May 24, 2017
This is the day of the promised report on the recount of the votes in the ridings in which the contestants are neck-and-neck, to use racing language. But I’m not going to write further on the election. You’ll have to get your political jollies somewhere else.
Today is also just two weeks and two days since Emergency Management BC called the various communities and first responders in the region to alert us to the potential of significant flooding during the next couple of days. As if that wasn’t enough to push our alert buttons, it was already raining. And not only that, barely eleven months had passed into misty history since the last major flood which took out millions of good Canadian dollars, including yours, (at 0.7264 cents) and washed them down the silty rivers, not even food for fish.
Our June, 2016 heartbreak was still fresh and sore and we were faced with potential for more.
While most of the recovery work from the 2016 event had been completed – witness the beautiful repairs to Spirit Park since 2016, now needing more repair, the bridge construction on Nicholson Road was just under way when the high water intervened to take out the diversion culvert.

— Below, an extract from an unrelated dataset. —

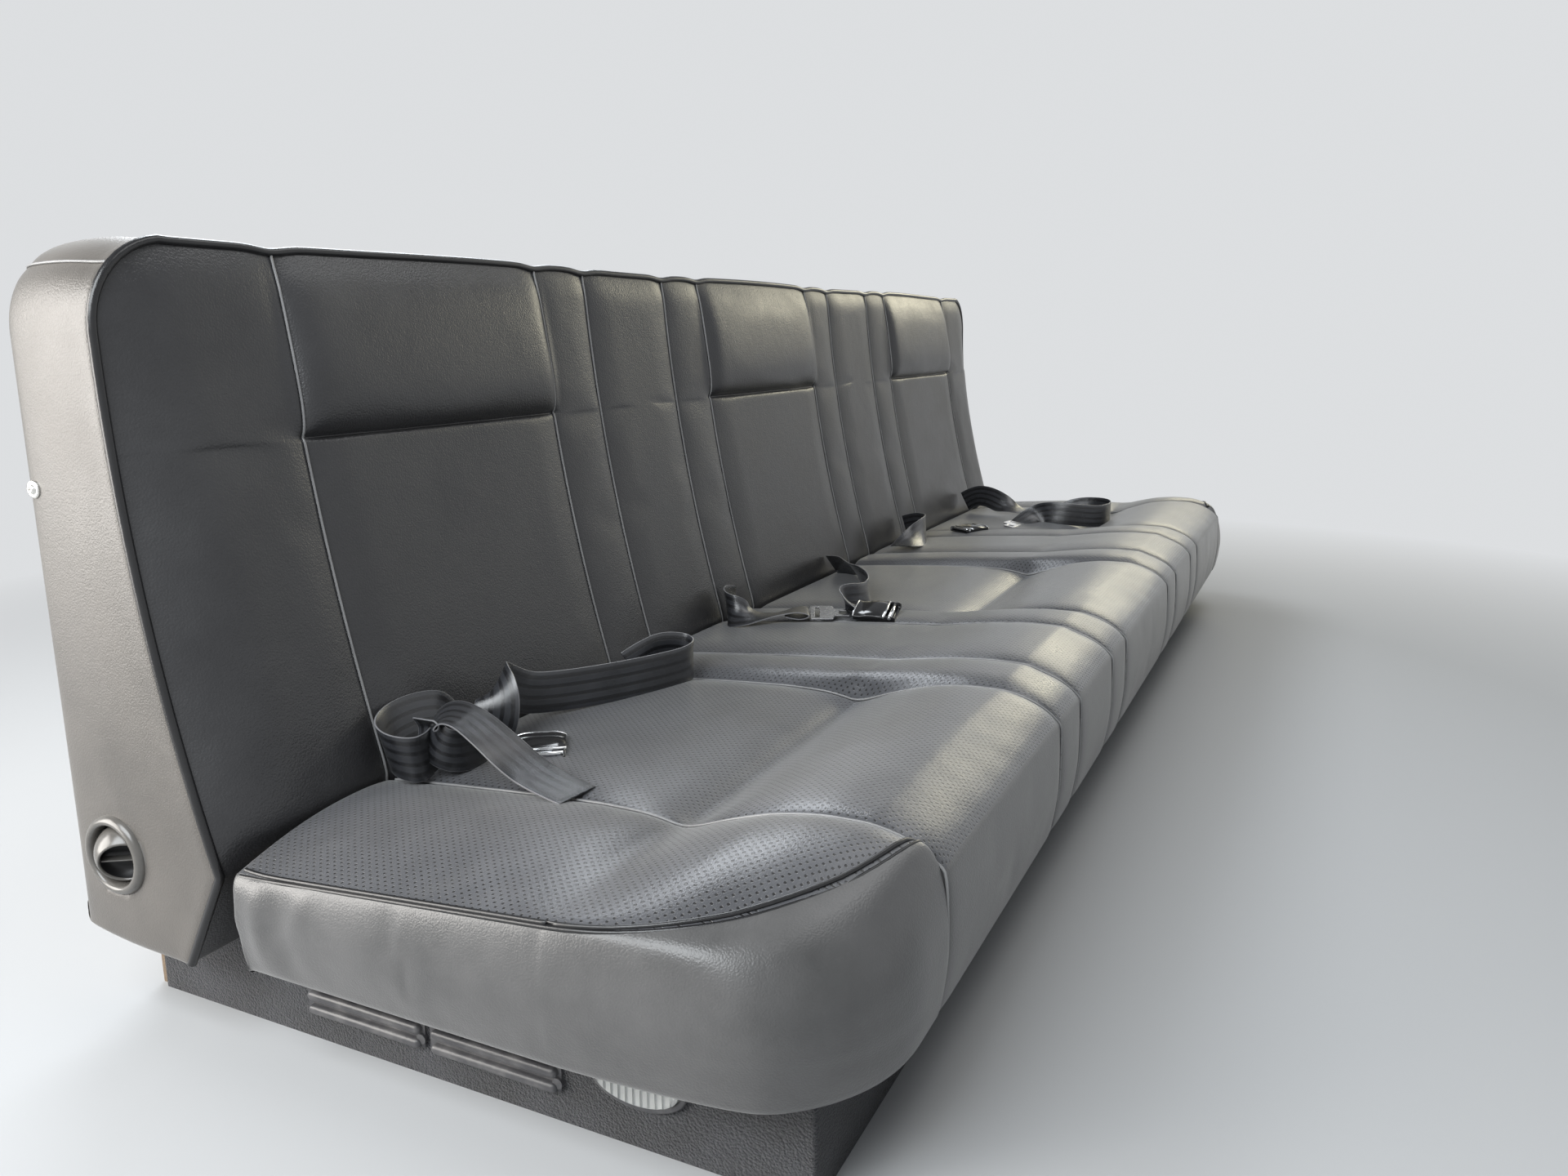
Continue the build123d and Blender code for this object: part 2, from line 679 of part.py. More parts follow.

But let me retrace a few strokes. Councillors Weisgerber and Brownlee with the CAO and the Mayor met with CN Rail in Terrace just a week prior to the rain to reinforce earlier communications about the vulnerability of the CN crossing of Windrem Creek where the culverts failed in 2016 and the stream diversion occurred with its resulting serious damage to South Access Road and area businesses.
CN gave your delegation a polite hearing and kept close watch on the crossing until the danger was over so we know that this crossing is on the CN radar.
The Director of Engineering and Public Works, Paul Gordon, kept watch of our home town round the clock either personally or through other staff members and ensured that the appropriate equipment was in place and able to respond quickly. Equipment stationed at all vulnerable locations to ensure free flow of water. Two excavators were stationed at the Windrem CN culverts and two at the Post Office bridge to remove water-transported material and reduce the potential for flooding. Obviously, there are hundreds of truckloads of rock and gravel up in them thar hills and Windrem Creek is an efficient transportation vehicle. Problem is, it dumps them at the Post Office bridge and creates havoc with the water flow. The Post Office bridge is always a concern in a major water flow. In 2016 two excavators worked round the clock for several days loading trucks with the rocks and gravel from the creek. This year two excavator also were used to handle the workload and keep five trucks busy dumping the gravel in the Public Works yard where we now have another massive supply of road-building material.
Additional much-needed help was provided by personnel from the BC Wildfire Service, an emergency-response team whose expertise is not generally needed during a flood. But they put their muscles to our service by filling several thousand sandbags to redirect errant streams. Happily the bags were not needed – this time.
This gives me an easy way to keep my footing while I slip into the next topic – summer’s not over and we need to pray that those sandbags stay on their pallets. We, and you, also need to take personal measures to minimize damage that may occur between now and October when, we trust, the 2017 danger is over.